Stated task - Copy each line of the entries beneath that contains the word "handed".

Source data -
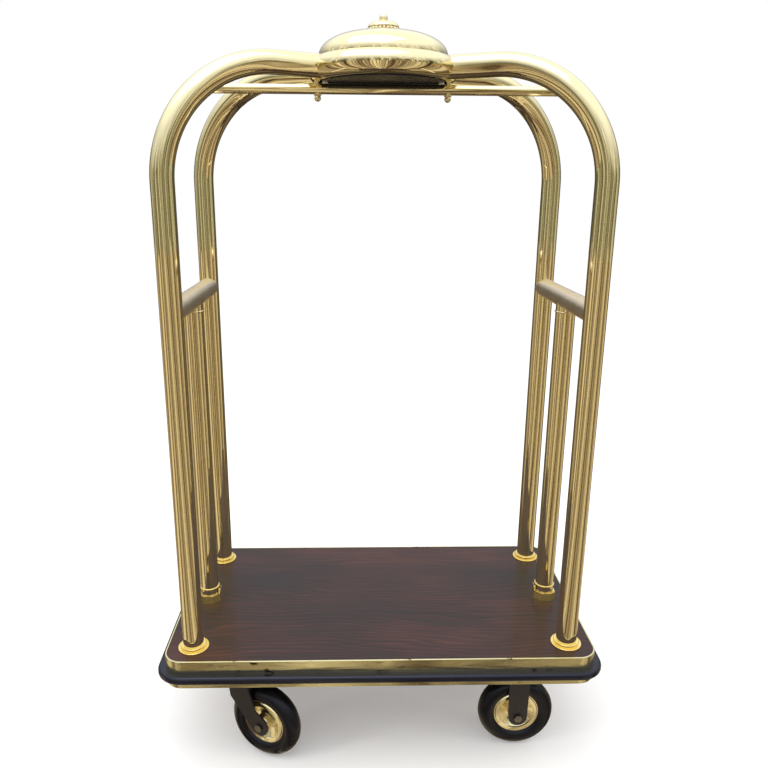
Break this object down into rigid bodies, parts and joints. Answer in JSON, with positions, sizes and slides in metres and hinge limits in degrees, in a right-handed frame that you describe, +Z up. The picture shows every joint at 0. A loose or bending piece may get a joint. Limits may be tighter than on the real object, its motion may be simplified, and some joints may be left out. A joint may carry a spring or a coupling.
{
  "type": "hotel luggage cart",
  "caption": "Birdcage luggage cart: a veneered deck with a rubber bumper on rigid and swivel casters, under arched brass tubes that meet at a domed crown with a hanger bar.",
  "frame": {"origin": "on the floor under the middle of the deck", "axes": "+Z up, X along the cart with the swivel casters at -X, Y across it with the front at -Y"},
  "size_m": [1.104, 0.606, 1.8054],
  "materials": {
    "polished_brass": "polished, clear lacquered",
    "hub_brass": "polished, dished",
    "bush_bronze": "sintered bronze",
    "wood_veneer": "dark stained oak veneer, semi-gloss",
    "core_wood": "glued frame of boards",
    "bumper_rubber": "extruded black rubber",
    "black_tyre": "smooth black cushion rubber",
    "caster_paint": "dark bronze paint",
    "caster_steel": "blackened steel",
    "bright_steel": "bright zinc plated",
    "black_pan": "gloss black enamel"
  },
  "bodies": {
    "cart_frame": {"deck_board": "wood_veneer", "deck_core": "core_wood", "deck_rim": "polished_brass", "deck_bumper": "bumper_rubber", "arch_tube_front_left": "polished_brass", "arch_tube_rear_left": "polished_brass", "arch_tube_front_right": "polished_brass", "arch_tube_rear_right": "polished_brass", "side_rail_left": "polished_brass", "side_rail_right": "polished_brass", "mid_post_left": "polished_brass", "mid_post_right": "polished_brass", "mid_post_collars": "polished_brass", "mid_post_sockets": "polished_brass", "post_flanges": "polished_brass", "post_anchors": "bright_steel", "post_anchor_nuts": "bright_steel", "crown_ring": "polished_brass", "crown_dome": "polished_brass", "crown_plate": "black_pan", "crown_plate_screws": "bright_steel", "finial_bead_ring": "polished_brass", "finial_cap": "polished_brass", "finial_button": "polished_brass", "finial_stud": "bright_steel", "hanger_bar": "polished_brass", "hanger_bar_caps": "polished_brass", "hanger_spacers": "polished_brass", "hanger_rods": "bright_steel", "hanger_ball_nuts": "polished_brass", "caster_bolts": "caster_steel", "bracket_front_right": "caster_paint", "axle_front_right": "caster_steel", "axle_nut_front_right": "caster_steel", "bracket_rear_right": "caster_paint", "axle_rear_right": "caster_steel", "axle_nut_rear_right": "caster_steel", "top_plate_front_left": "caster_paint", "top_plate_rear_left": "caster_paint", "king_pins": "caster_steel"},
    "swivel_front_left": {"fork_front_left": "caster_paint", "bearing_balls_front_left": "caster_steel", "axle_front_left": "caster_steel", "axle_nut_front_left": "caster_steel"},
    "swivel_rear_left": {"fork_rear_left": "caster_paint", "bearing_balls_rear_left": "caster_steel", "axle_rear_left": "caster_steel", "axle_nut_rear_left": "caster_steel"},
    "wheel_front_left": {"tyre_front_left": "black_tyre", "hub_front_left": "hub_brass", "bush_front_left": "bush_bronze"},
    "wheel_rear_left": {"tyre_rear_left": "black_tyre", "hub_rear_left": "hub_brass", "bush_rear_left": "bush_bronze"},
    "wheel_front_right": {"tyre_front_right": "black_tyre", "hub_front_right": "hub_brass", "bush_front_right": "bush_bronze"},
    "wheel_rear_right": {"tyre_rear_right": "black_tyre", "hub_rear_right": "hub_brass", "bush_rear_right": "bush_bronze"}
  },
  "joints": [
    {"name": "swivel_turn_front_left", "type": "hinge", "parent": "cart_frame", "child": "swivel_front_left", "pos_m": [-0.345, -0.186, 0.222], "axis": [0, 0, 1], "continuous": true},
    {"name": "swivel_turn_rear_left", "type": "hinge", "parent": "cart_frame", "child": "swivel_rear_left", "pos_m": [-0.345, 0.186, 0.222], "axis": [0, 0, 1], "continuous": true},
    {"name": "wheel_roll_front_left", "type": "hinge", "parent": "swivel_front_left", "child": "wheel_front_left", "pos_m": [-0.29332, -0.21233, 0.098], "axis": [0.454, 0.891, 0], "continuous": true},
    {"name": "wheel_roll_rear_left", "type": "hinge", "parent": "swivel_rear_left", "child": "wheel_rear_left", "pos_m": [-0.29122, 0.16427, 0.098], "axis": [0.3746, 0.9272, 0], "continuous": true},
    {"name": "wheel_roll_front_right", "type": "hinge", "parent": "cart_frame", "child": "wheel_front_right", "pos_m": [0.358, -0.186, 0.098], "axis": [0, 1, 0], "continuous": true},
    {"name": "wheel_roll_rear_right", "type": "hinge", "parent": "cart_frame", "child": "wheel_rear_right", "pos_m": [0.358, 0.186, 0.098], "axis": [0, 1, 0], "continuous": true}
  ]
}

==

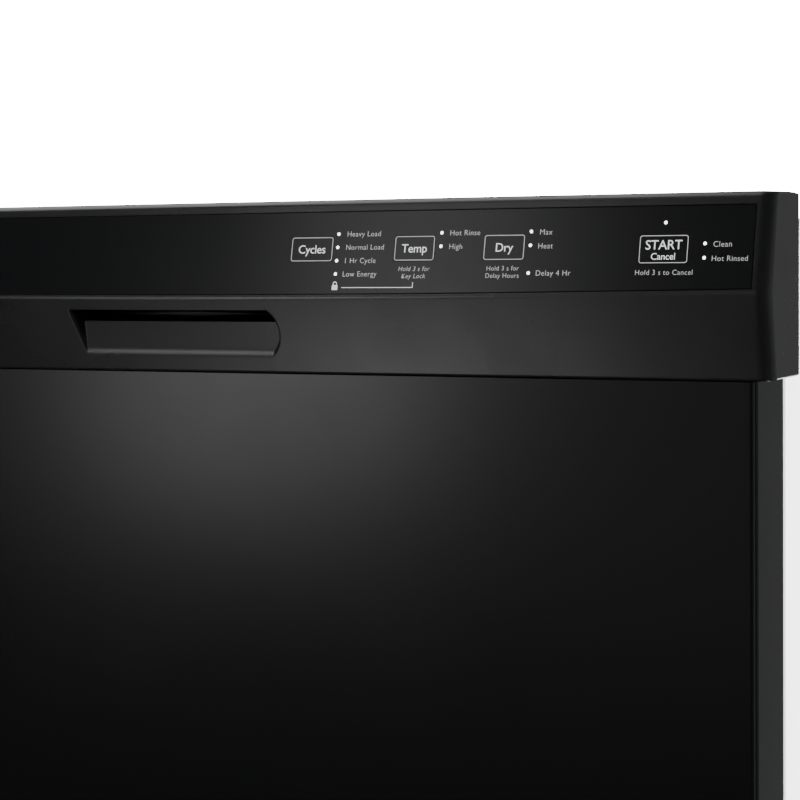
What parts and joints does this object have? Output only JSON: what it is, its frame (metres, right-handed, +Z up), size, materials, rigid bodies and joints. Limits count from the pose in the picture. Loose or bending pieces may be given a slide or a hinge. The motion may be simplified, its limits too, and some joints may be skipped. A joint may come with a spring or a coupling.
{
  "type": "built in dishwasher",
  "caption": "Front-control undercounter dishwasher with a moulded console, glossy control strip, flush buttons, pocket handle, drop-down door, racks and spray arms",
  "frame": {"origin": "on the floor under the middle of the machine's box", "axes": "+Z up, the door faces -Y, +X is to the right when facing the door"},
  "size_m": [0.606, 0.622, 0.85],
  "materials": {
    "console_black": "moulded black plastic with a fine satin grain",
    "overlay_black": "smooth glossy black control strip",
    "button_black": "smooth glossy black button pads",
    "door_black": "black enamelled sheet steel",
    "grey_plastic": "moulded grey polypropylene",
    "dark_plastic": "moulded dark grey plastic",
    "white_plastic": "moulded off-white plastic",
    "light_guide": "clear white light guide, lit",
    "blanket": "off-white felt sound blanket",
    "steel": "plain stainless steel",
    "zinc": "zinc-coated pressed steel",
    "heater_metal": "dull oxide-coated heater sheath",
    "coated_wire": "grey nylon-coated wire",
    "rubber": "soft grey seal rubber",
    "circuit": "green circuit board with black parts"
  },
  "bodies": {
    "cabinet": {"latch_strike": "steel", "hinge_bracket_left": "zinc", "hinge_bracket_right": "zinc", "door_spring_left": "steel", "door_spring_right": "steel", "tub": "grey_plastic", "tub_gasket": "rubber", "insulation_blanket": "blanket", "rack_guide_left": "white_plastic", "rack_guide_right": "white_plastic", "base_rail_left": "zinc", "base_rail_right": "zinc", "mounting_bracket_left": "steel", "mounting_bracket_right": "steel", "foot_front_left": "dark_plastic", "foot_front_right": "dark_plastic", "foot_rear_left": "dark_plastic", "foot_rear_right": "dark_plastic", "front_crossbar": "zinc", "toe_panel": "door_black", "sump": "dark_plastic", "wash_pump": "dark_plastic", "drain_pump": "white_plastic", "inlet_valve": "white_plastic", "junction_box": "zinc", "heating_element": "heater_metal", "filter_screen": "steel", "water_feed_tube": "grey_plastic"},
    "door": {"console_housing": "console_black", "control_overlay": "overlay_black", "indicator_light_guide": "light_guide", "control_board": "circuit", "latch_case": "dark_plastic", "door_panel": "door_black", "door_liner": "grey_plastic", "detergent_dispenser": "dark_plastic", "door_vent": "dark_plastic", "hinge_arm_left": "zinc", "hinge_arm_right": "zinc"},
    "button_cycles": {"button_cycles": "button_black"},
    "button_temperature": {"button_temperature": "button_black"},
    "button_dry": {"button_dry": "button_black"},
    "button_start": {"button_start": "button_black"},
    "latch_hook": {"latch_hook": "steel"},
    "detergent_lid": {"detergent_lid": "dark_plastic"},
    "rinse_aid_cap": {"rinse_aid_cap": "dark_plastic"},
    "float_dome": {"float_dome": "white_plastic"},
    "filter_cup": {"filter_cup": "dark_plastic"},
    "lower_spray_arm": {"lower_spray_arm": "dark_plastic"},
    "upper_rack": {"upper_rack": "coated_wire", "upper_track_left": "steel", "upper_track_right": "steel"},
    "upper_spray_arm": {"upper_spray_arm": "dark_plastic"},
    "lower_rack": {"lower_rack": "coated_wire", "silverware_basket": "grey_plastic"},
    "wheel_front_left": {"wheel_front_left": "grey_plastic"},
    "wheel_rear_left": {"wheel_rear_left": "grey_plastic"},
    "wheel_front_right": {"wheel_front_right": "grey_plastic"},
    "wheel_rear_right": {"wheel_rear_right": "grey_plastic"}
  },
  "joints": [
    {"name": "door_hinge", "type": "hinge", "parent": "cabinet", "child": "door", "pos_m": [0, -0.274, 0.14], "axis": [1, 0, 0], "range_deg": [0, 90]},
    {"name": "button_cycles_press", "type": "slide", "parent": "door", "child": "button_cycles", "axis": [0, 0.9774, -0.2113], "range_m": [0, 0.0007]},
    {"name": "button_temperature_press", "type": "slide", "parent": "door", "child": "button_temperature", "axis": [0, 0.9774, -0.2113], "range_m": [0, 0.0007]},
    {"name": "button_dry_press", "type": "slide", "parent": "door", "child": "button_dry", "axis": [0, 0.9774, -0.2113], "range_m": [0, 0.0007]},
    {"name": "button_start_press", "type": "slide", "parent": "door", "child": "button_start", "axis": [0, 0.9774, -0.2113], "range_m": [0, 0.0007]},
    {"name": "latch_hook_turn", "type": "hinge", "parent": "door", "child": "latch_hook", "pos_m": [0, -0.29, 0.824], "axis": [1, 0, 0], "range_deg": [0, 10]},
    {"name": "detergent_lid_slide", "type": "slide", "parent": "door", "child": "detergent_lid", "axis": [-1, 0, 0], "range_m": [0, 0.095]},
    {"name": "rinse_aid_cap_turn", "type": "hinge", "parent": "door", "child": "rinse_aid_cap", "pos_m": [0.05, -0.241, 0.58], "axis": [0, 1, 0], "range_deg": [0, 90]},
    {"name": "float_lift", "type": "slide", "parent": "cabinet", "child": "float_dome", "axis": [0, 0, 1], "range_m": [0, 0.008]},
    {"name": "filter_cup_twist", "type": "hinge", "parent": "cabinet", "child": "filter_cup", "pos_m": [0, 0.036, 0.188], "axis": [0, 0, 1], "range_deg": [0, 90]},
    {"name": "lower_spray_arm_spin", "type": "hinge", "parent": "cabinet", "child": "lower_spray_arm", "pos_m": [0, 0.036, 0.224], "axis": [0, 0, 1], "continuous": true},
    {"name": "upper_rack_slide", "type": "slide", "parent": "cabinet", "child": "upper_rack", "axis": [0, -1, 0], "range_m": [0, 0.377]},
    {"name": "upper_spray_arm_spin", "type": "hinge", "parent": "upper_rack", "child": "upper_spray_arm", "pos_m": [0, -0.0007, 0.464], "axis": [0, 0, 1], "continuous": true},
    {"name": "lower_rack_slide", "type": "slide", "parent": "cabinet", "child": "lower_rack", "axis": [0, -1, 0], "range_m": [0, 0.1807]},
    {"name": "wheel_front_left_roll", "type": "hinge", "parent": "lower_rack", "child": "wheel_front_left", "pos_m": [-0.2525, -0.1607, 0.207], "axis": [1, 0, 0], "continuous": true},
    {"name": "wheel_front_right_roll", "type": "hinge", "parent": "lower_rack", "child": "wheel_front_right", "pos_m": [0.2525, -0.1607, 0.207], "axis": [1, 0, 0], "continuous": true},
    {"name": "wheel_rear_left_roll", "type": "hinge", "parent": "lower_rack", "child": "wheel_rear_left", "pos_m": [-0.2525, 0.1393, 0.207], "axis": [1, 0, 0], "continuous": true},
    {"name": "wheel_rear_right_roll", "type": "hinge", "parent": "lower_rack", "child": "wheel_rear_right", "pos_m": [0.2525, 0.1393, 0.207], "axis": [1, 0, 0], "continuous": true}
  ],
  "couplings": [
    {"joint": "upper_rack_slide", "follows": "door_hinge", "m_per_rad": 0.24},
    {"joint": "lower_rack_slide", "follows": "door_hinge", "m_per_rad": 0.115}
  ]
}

Task solution -
Break this object down into rigid bodies, parts and joints. Answer in JSON, with positions, sizes and slides in metres and hinge limits in degrees, in a right-handed frame that you describe, +Z up. The picture shows every joint at 0. A loose or bending piece may get a joint. Limits may be tighter than on the real object, its motion may be simplified, and some joints may be left out. A joint may carry a spring or a coupling.
What parts and joints does this object have? Output only JSON: what it is, its frame (metres, right-handed, +Z up), size, materials, rigid bodies and joints. Limits count from the pose in the picture. Loose or bending pieces may be given a slide or a hinge. The motion may be simplified, its limits too, and some joints may be skipped. A joint may come with a spring or a coupling.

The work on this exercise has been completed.